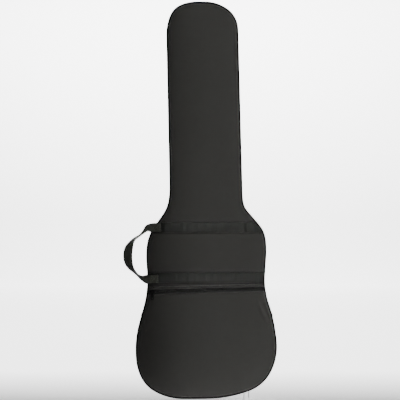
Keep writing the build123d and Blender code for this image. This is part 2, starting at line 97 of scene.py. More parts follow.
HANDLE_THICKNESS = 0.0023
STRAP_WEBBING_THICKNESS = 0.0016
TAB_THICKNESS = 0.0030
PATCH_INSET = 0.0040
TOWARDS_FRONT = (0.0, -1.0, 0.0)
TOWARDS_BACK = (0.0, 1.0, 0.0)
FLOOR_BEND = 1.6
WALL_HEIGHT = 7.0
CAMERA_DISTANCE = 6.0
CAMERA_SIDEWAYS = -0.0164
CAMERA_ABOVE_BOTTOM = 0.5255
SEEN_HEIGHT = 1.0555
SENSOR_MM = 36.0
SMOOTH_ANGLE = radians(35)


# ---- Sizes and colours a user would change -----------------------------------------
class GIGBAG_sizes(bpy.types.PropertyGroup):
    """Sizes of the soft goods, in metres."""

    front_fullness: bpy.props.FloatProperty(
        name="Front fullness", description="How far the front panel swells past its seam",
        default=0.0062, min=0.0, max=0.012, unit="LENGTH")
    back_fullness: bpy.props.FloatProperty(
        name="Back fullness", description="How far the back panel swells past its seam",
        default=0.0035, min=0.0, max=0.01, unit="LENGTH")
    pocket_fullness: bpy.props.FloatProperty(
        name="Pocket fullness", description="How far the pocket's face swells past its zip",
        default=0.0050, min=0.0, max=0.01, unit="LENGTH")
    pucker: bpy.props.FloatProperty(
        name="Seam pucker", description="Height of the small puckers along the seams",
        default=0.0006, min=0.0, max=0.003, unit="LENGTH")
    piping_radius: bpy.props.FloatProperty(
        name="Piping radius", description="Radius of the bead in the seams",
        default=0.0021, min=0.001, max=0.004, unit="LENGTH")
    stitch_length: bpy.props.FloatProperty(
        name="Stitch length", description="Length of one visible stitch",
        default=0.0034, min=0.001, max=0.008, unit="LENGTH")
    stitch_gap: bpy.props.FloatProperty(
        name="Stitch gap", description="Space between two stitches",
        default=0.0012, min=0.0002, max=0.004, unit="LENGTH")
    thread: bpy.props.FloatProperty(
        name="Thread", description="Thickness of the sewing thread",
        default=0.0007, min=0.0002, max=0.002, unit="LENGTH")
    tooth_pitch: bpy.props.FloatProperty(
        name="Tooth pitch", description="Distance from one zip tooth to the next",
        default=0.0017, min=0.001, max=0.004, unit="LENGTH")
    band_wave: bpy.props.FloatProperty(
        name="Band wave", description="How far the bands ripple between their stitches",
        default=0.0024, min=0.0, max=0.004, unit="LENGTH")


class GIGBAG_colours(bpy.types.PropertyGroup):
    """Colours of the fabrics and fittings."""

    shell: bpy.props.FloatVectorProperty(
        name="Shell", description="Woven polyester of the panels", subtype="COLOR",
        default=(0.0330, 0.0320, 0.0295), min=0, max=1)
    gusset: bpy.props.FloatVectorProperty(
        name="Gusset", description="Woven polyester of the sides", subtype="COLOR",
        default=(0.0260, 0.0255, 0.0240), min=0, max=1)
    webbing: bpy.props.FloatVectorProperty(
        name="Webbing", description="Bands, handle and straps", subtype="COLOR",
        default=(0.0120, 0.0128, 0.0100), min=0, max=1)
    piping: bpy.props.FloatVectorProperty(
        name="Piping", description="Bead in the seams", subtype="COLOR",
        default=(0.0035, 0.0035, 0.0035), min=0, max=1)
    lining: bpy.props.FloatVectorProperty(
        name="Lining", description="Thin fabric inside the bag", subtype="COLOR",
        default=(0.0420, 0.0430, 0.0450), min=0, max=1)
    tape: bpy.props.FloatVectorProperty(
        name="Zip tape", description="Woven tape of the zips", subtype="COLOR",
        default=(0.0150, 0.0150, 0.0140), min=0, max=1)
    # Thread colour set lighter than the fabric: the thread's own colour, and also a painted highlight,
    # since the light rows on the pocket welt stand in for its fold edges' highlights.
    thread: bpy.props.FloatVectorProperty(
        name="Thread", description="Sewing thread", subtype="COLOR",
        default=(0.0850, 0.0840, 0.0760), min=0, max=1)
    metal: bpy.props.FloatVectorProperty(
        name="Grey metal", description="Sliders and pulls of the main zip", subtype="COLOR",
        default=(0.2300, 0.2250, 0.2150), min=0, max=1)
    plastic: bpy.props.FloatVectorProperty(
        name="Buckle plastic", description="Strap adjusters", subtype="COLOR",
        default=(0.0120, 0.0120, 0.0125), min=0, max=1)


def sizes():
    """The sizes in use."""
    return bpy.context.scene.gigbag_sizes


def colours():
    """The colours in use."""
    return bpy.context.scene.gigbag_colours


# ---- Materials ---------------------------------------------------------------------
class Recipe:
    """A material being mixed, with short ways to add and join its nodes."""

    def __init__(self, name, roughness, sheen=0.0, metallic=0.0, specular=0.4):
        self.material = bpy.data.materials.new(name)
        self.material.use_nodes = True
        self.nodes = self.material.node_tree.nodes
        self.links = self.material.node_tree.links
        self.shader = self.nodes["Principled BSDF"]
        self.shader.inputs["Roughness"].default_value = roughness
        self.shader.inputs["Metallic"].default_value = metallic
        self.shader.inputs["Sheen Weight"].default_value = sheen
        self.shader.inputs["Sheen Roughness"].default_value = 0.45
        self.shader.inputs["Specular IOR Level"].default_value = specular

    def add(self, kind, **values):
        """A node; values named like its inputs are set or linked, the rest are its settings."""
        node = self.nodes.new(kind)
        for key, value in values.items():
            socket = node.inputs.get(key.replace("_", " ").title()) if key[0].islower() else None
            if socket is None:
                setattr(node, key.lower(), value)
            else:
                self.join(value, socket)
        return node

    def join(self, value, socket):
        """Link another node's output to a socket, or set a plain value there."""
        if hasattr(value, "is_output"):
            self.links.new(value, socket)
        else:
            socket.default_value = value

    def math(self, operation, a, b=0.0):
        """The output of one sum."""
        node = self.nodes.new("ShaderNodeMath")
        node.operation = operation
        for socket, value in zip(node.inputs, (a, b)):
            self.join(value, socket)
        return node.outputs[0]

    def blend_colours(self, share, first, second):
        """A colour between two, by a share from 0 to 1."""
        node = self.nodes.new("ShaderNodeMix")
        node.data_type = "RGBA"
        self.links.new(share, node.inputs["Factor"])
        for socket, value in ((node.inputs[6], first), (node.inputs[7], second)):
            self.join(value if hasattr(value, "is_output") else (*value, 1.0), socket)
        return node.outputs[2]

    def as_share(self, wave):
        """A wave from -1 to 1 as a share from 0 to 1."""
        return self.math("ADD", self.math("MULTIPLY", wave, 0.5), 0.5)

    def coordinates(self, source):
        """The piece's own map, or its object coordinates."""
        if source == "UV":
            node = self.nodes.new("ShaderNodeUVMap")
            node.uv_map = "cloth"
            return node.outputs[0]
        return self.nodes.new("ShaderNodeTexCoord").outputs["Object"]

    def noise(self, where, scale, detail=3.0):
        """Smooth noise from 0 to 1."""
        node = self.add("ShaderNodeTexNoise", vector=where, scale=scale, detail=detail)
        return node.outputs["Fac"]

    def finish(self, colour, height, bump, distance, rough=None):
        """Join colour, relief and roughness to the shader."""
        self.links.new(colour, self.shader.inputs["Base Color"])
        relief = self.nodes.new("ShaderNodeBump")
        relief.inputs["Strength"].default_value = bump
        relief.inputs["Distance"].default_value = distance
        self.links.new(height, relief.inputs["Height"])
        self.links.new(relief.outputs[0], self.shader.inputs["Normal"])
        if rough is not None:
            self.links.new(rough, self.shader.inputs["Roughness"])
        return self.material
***
Requirement
Print, unaltered, every line from the beginning of the material down to the line with "of the soft".

Full response
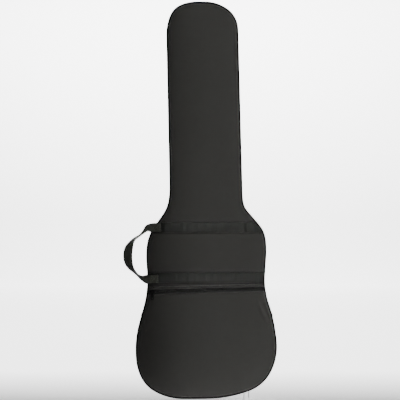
Keep writing the build123d and Blender code for this image. This is part 2, starting at line 97 of scene.py. More parts follow.
HANDLE_THICKNESS = 0.0023
STRAP_WEBBING_THICKNESS = 0.0016
TAB_THICKNESS = 0.0030
PATCH_INSET = 0.0040
TOWARDS_FRONT = (0.0, -1.0, 0.0)
TOWARDS_BACK = (0.0, 1.0, 0.0)
FLOOR_BEND = 1.6
WALL_HEIGHT = 7.0
CAMERA_DISTANCE = 6.0
CAMERA_SIDEWAYS = -0.0164
CAMERA_ABOVE_BOTTOM = 0.5255
SEEN_HEIGHT = 1.0555
SENSOR_MM = 36.0
SMOOTH_ANGLE = radians(35)


# ---- Sizes and colours a user would change -----------------------------------------
class GIGBAG_sizes(bpy.types.PropertyGroup):
    """Sizes of the soft goods, in metres."""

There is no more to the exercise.